The module also supports input variables and meta-arguments. We can create multiple instances using one module block definition using the meta-argument count and we can iterate over the multiple instances using meta-argument for_each. We can also explicitly mention the dependencies, if there are any dependent modules that must be completed, before the current module. It is done through meta-argument depends_on

module scopes

The resources defined in one module is not visible to another module. This helps in making each resource unique in a particular module namespace. If you want to use the resources between the modules, we need to explicitly output the resource.

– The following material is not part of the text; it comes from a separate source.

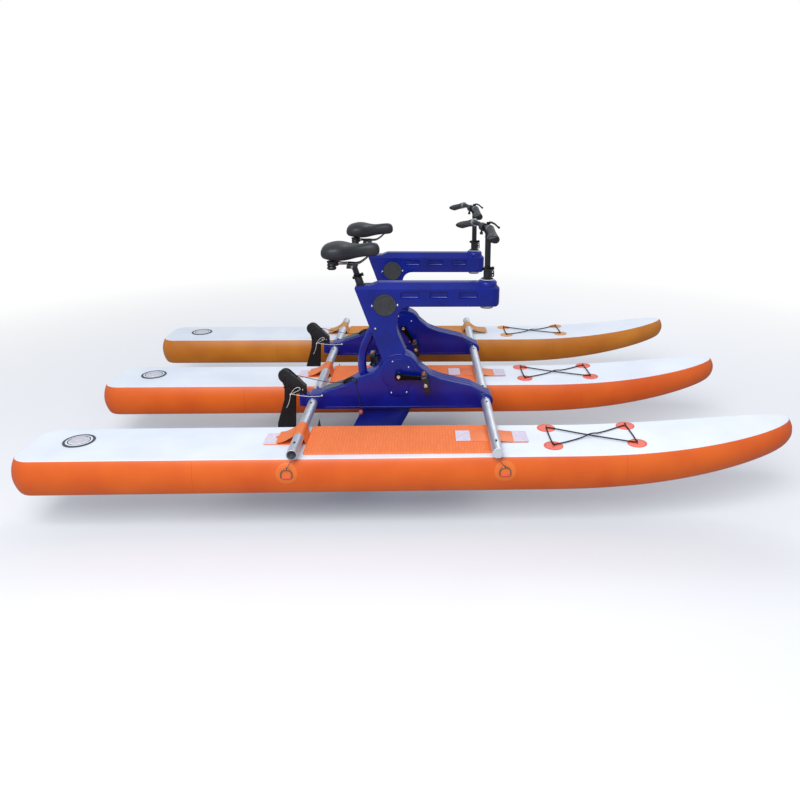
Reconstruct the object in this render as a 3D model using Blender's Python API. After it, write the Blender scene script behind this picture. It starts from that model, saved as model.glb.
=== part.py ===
"""Inflatable pedal boat: three drop-stitch hulls, two aluminium crossbars and two pedal frames.

X points to the bow, Y to port and Z up. The origin is on the flat underside of the centre hull.
Each frame carries a crank, a bevel drive down its leg to a propeller, a seat on a post,
a steering column and a kick-up rudder.
"""
import math

import bmesh
import bpy
from mathutils import Matrix, Vector

# Hulls
HULL_LENGTH = 3.300
HULL_THICKNESS = 0.155
DECK_WIDTH = 0.320
SIDE_BULGE = 0.022
HULL_SPACING = 0.860
STERN_CORNER = 0.080
BOW_TAPER_START = 0.850
ROCKER_START = 0.600
ROCKER_RATE = 0.130
BOW_THINNING = 0.300
VALVE_RADIUS = 0.065
VALVE_FROM_STERN = 0.200
PATCH_RADIUS = 0.042
PATCH_THICKNESS = 0.002
PATCH_AFT_X = 0.600
PATCH_FORE_X = 0.965
PATCH_HALF_SPAN = 0.093
DECK_SHIFT = 0.030

# Crossbars and what fastens the hulls to them
BAR_RADIUS = 0.0225
BAR_WALL = 0.0030
REAR_BAR_X = -0.496
FRONT_BAR_X = 0.345
BAR_OVERHANG = 0.195
SNAP_PIN_RADIUS = 0.0045
SNAP_PIN_RISE = 0.006
PIN_FROM_BOSS = 0.013
BAR_HOLE_RADIUS = 0.0045
PAD_WIDTH = 0.280
PAD_THICKNESS = 0.007
PAD_UNDER_BAR = 0.012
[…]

To understand terraform module, we need to understand how module scope works. So let us understand the module scope with an example.

Suppose we are provisioning an AWS lambda function resource and we need to associate the role to the lambda function, we can use the module concept here.

Project Structure

  • Create a new directory and move to the directory.
mkdir terraform-modules && cd terraform-modules

main.tf

terraform {
  required_providers {
    aws = {
      source  = "hashicorp/aws"
      version = "3.50.0"
    }
  }
}

provider "aws" {
  # Configuration options
  region                  = var.region
  profile                 = var.aws_profile
  shared_credentials_file = var.shared_credentials_file
  default_tags {
    tags = var.tags
  }
}

variables.tf

variable "region" {
  description = "Deployment Region"
  default     = "ap-south-1"
}

variable "aws_profile" {
  description = "Given name in the credential file"
  type        = string
  default     = "rahul-admin"
}

variable "shared_credentials_file" {
  description = "Profile file with credentials to the AWS account"
  type        = string
  default     = "~/.aws/credentials"
}

variable "tags" {
  description = "A map of tags to add to all resources."
  type        = map(string)
  default = {
    application = "Learning-Tutor"
    env         = "Test"
  }
}
  • Create a folder modules/lambda for lambda configurations and modules/roles for role configuration.
resource "aws_lambda_function" "hello_lambda" {
  function_name = "hello-lambda"
  role = var.aws_lambda_function_role_arn
}
  • Now create a variables.tf in modules/lambda and add the below variables.
variable "aws_lambda_function_role_arn" {
  type = string
}

Now, we can call the lambda module from our root module i.e main.tf as shown below.

module "lambdas" {
  source = "./modules/lambda"
  aws_lambda_function_role_arn = module.roles.lambda_role_arn
}

As we see, for the role, we need to call another module i.e roles module, and access the resource lambda_role_arn which is defined in the roles module. As we cannot directly access the resources between each module, we have to explicitly expose it as an output as will be done next.

  • Create an iam.tf file in module/role folder and add the below content.
resource "aws_iam_role" "lambda_role" {
  name = "Hello-lambda-role"
  assume_role_policy = data.template_file.lambda_assume_role_policy.rendered
}
  • Create a source.tf file in the module/role folder and add the below content.
data "template_file" "lambda_assume_role_policy" {
  template = file("${path.module}/templates/lambda_assume_role_policy.json")
}
  • Create a folder module/role/templates and add the below policy.
{
  "Version": "2012-10-17",
  "Statement": [
    {
      "Sid": "Lambda",
      "Effect": "Allow",
      "Principal": {
        "Service": "lambda.amazonaws.com"
      },
      "Action": "sts:AssumeRole"
    }
  ]
}

Now, as we cannot access the resources from one module into another module, we need to explicitly create an output and expose the resource for another module.

  • Create a outputs.tf file in the module/role folder and add the below output.
output "lambda_role_arn" {
  value = aws_iam_role.lambda_role.arn
}

Now, we can access lambda_role_arn in another module, so we can use aws_lambda_function_role_arn = module.roles.lambda_role_arn in our lambda module as shown below.

module "lambdas" {
  source = "./modules/lambda"
  aws_lambda_function_role_arn = module.roles.lambda_role_arn
}

Conclusion

In this blog post, we saw what are Terraform modules and what a Terraform scope is. We have learned how to use the resources from one module in another module.